As $\theta$ is a **random variable** drawn from a Dirichlet distribution, we can express $P(\theta)$ as
\begin{align}
P(\theta) = \frac{\theta^{\beta_1 - 1}(1 - \theta)^{\beta_0 - 1}}{B(\beta_1, \beta_0)}
\end{align}
where $B(\beta_1, \beta_0)$ is the normalization constant. Note that this is also the formulation for Beta distribution, which is a specific case of
the Dirichlet distribution where there are exactly two free parameters. The Dirichlet distribution is the multivariate generalization of the Beta distribution.

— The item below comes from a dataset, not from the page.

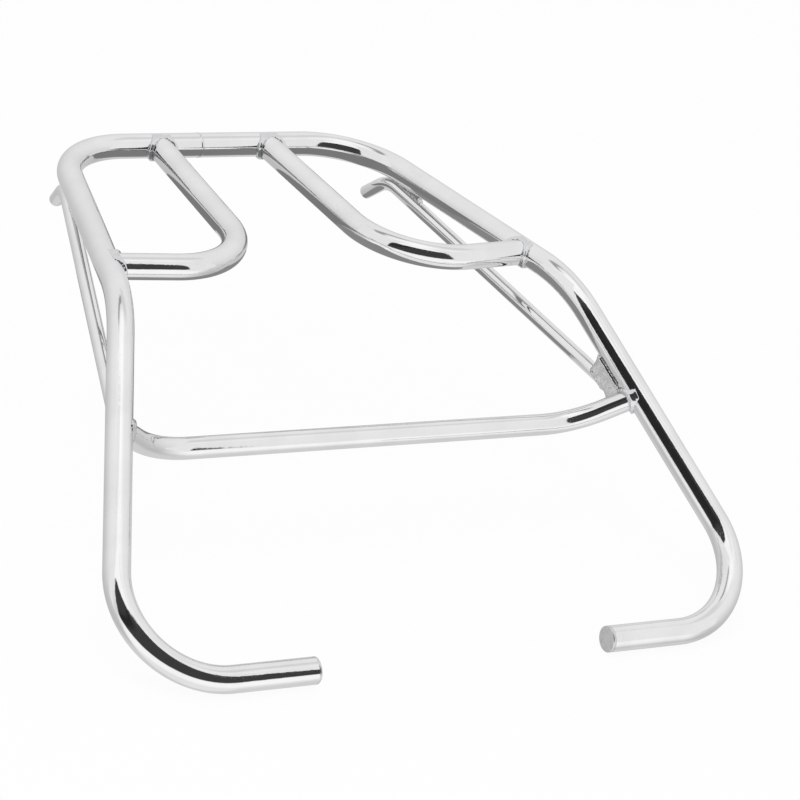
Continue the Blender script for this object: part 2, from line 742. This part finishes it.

For the MAP estimate, we pick the __most likely $\theta$ given the data__.
\begin{align}
\theta &= argmax_{\theta} P(\theta | Data) \\
&= argmax_{\theta} \frac{P(Data | \theta)P(\theta)}{P(Data)} && \text{(By Bayes rule)} \\
&= argmax_{\theta} log(P(Data | \theta)) + log(P(\theta)) \\
&= argmax_{\theta} n_H \cdot log(\theta) + n_T \cdot log(1 - \theta) + (\beta_1 - 1)\cdot log(\theta) + (\beta_0 - 1) \cdot log(1 - \theta) \\
&= argmax_{\theta} (n_H + \beta_1 - 1) \cdot log(\theta) + (n_T + \beta_0 - 1) \cdot log(1 - \theta) \\
&\Longrightarrow \theta = \frac{n_H + \beta_1 - 1}{n_H + n_T + \beta_0 + \beta_1 - 2}
\end{align}
- MAP is a great estimator if prior belief exists and is accurate.
- It can be very wrong if prior belief is wrong!

### "True" Bayesian approach

Let $\theta$ be our parameter.

We allow $\theta$ to be a random variable. If we are to make *prediction* using $\theta$, we formulate the prediction as
$$
P(Y|X, D) = \int_{\theta}P(Y | X, \theta, D) d\theta = \int_{\theta} P(Y | X, \theta) P(\theta | D) d\theta
$$
This is called the **posterior predictive distribution**. Unfortunately, above is generally *intractable* in closed form and
various other techniques, such as Monte Carlo approximations, are used to approximate the distribution.